Since she started being in a relationship with this man, she has lived her own life largely separate from mine. Initially, this hurt me. I am the baby, therefore it is my God-given right to take up the bulk of my mother's attentions. But I got over it. She spent every other week at his home an hour away, and they developed their own circle of friends from the people they went dancing with on Saturdays and the folks they met up with at a bluegrass club on Friday nights.
This week, I accompanied my mother to the visitation and funeral.
"I hate crowds," my mother said on the way down to Corinth. "This will be awful. I won't know what to say to all those people."
As it turns out, she gives herself too little credit. My mother, at 68 years old, knows how to work a room.
The place lit up when she walked in. I was introduced to so many men and women she's friends with that I soon lost count.

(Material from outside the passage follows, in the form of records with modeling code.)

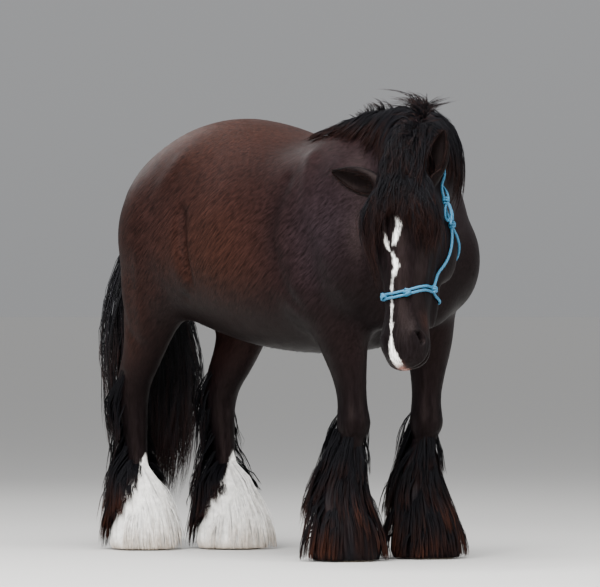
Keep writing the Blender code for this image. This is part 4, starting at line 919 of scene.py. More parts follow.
downward = np.maximum(1 - smoothStep(skinPoints[:, 2], 0.55, 0.75), nearHead(skinPoints, 0.22, 0.05))
setTone(skinMesh, coatTone(skinPoints, skinNormals), downward)
corners = cornersOf(skinMesh)
faceNormals = np.empty(len(skinMesh.polygons) * 3, np.float32)
skinMesh.polygons.foreach_get("normal", faceNormals)
faceSizes = np.empty(len(skinMesh.polygons), np.int32)
skinMesh.polygons.foreach_get("loop_total", faceSizes)
print("skin triangles", int((faceSizes - 2).sum()))
faceOfCorner = np.repeat(np.arange(len(faceSizes)), faceSizes)
cornerNormals = faceNormals.reshape(-1, 3)[faceOfCorner].astype(float)
setUnwrap(skinMesh, unwrapPlaces(skinPoints[corners], cornerNormals))
skinMesh.shade_smooth()
fleshNodes = ["torso", "neck", "head"] + list(legRows) + [f"lower_{name}" for name in legRows]
finished("skin", skinMesh, shortCoat, "coat", *fleshNodes)
stageDone("coat")


def nearest(points):
    # The closest points of the skin and their normals.
    found = [skinTree.find_nearest(Vector(p)) for p in points.tolist()]
    return np.array([hit[0] for hit in found]), np.array([hit[1] for hit in found])


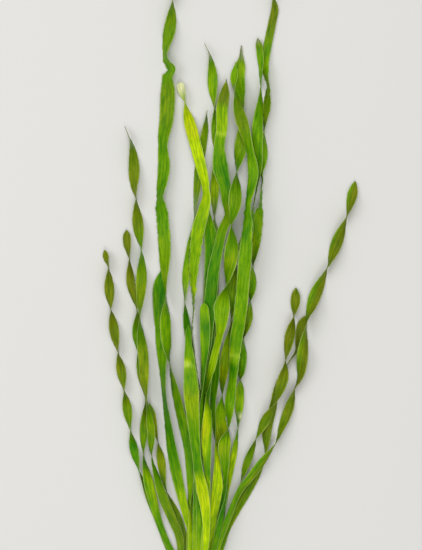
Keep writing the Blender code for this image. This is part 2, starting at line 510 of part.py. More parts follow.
def make_root(order, name, heading, length, sway, height):
    """A thin root that leaves the crown's tail, drops to the surface and wanders to its tip."""
    turn = math.radians(heading)
    height += ROOT_STAGGER * (-1) ** order
    start = np.array([(order - (len(ROOTS) - 1) / 2) * ROOT_PITCH, -CROWN_LENGTH - TOUCH_GAP])
    ahead = np.array([math.sin(turn), -math.cos(turn)])
    beside = np.array([-ahead[1], ahead[0]])
    places = [(*start, height), (start[0], start[1] - ROOT_STUB, height)]
    for share, offset, lift in ROOT_BENDS:
        place = start + ahead * length * share + beside * sway * offset
        places.append((*place, ROOT_RADIUS + (height - ROOT_RADIUS) * lift))
    route, _ = smooth_curve(places, length / (ROOT_STATIONS - 1))
    heading_at = np.gradient(route, axis=0)
    rings = []
    for station, (centre, onward) in enumerate(zip(route, heading_at)):
        onward = onward / np.linalg.norm(onward)
        across = np.cross(onward, (0, 0, 1))
        across /= np.linalg.norm(across)
        above = np.cross(across, onward)
        share = station / (len(route) - 1)
        radius = ROOT_RADIUS + (ROOT_TIP_RADIUS - ROOT_RADIUS) * share
        angles = [2 * math.pi * side / ROOT_SIDES for side in range(ROOT_SIDES)]
        rings.append([centre + radius * (across * math.cos(a) + above * math.sin(a)) for a in angles])
    skin(name, rings, "root_cream")


def centre_on_surface():
    """Moves every mesh so that the plant's box stands on the origin."""
    pieces = [thing for thing in bpy.data.objects if thing.type == "MESH"]
    corners = np.array([vertex.co for thing in pieces for vertex in thing.data.vertices])
    low, high = corners.min(axis=0), corners.max(axis=0)
    shift = ((low[0] + high[0]) / 2, (low[1] + high[1]) / 2, low[2])
    for thing in pieces:
        for vertex in thing.data.vertices:
            vertex.co = [value - moved for value, moved in zip(vertex.co, shift)]


def main():
    """Lays the leaves one on another, and adds the crown and the roots."""
    clear_scene()
    laid = laid_leaves()
    for leaf, sample in zip(LEAVES, laid):
        make_leaf(leaf, sample)
    tail_height = make_crown()
    for order, (name, heading, length, sway) in enumerate(ROOTS):
        make_root(order, name, heading, length, sway, tail_height)
    centre_on_surface()


main()
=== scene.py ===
# %% [markdown]
# # A vallisneria, lying as picked
# A vallisneria is an aquarium plant: a rosette of ribbon leaves that twist like a corkscrew, a short crown
# that sheathes them, and thin roots. This one was pulled up whole and laid on a flat surface, and it is seen
# from straight above, tips away from the viewer.
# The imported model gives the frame: where each leaf, the crown and each root lies. Its solids are plain. Here
# each one is replaced by a finer mesh in the same place, with the leaf's veins, margins and colours.
# Everything is in metres, with +Z up and +Y towards the leaf tips.

import math

import bpy
import numpy as np
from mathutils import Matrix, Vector


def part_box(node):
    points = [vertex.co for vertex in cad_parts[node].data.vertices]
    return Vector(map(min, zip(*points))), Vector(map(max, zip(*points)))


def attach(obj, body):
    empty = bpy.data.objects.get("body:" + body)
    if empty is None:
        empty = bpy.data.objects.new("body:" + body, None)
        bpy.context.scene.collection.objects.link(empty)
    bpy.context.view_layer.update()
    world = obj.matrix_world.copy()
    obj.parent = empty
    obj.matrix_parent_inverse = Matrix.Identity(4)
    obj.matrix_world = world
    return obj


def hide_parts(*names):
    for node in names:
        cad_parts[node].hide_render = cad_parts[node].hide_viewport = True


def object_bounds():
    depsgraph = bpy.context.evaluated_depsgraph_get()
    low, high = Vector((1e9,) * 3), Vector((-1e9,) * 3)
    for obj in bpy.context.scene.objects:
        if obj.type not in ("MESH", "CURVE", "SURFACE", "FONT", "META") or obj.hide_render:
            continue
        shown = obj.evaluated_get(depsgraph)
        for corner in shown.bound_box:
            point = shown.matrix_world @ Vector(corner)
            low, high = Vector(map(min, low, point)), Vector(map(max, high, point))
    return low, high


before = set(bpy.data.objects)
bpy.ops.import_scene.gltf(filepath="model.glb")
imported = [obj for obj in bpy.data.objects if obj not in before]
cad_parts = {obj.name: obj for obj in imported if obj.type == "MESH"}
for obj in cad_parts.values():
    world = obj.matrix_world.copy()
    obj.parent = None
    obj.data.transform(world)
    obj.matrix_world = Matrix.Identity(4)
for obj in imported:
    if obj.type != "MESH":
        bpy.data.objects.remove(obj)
cad_low, cad_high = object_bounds()
print("CAD box, mm:", [round(1000 * side) for side in cad_high - cad_low], "in", len(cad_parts), "nodes")

# %% [markdown]
# ## Where the photograph's pixels are
# The camera looks straight down, so a pixel of the photograph is a place on the surface: 0.6 mm a pixel,
# counted from the mouth of the crown, which lies just below the photograph's lower edge. The crown's own box
# in the frame gives that place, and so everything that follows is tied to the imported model.

# %% The photograph's frame on the surface
METRES_PER_PIXEL = 0.0006
PHOTO_WIDTH, PHOTO_HEIGHT = 422, 550
CROWN_COLUMN, CROWN_ROW = 195.0, 606.0
crown_low, crown_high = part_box("crown")
MOUTH = np.array([(crown_low.x + crown_high.x) / 2, crown_high.y])


def on_surface(columns, rows):
    """Places on the surface for photograph columns and rows."""
    across = MOUTH[0] + (np.asarray(columns, dtype=float) - CROWN_COLUMN) * METRES_PER_PIXEL
    away = MOUTH[1] + (CROWN_ROW - np.asarray(rows, dtype=float)) * METRES_PER_PIXEL
    return np.stack([across, away], axis=-1)


spread = on_surface([0, PHOTO_WIDTH], [PHOTO_HEIGHT, 0])
print("the photograph spans, mm:", np.round(1000 * spread).tolist())

# %% [markdown]
# ## The camera
# The photograph shows no converging lines, as from a long lens some way off. A lens of that kind also keeps
# the raised leaves from shifting sideways. The sensor's long side is the picture's height, so the focal
# length follows from the distance and the height of the field.

# %% Camera straight above the plant
CAMERA_HEIGHT = 1.5
# at this height, with about half of the leaves below it, the picture spans the photograph's field exactly
FIELD_LEVEL = 0.005
# in millimetres, as Blender gives sensors and lenses
SENSOR = 36.0
field = PHOTO_HEIGHT * METRES_PER_PIXEL
lens = bpy.data.cameras.new("camera")
lens.sensor_width = SENSOR
lens.lens = SENSOR * (CAMERA_HEIGHT - FIELD_LEVEL) / field
camera = bpy.data.objects.new("camera", lens)
camera.location = (*on_surface(PHOTO_WIDTH / 2, PHOTO_HEIGHT / 2), CAMERA_HEIGHT)
bpy.context.collection.objects.link(camera)
bpy.context.scene.camera = camera
print("lens, mm:", round(lens.lens), "at, mm:", [round(1000 * place) for place in camera.location])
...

Everyone knows Joan. And everyone loves Joan.
"Your mom is a special lady," I heard time and time again. Men flirted unabashedly with her, women hugged her long and hard and shared their tears, and family of the deceased seemed so grateful for her presence in their lives.
Mom was so worried about not knowing what to say and dealing with the crowd. But her mouth was barely closed all night as she shared stories, delivered comfort, and welcomed many admirers with a ready smile. This was not the mom I know. It was the graceful and elegant woman behind the mom facade.
As I listened in on the stories of her and her companion's time together, I saw that my mother has changed a lot since my father's death. She has taken on an independence and a confidence I had no idea was there. The adventures she and her friend had were not the kind of things she did with my dad. She danced. She became a regular church-goer. She developed a fondness for dogs. She was welcomed into a huge family that dwarfs the little family she raised. She became knowledgeable of some of the inner workings of a cattle farm.
In some ways, it was like meeting a stranger.
My parents didn't do "date night", and I never had a solid bedtime and was with them through all their waking hours as a kid. I thought by the time my dad died that I knew pretty much everything there was to know about my parents, had heard every story, had met every friend.
My mother's story, it seems, has really just begun.
I hope she continues to surprise me for many more years. I've known for nearly 38 years now that Joan is a pretty terrific mom. I see now that she's a great person, too.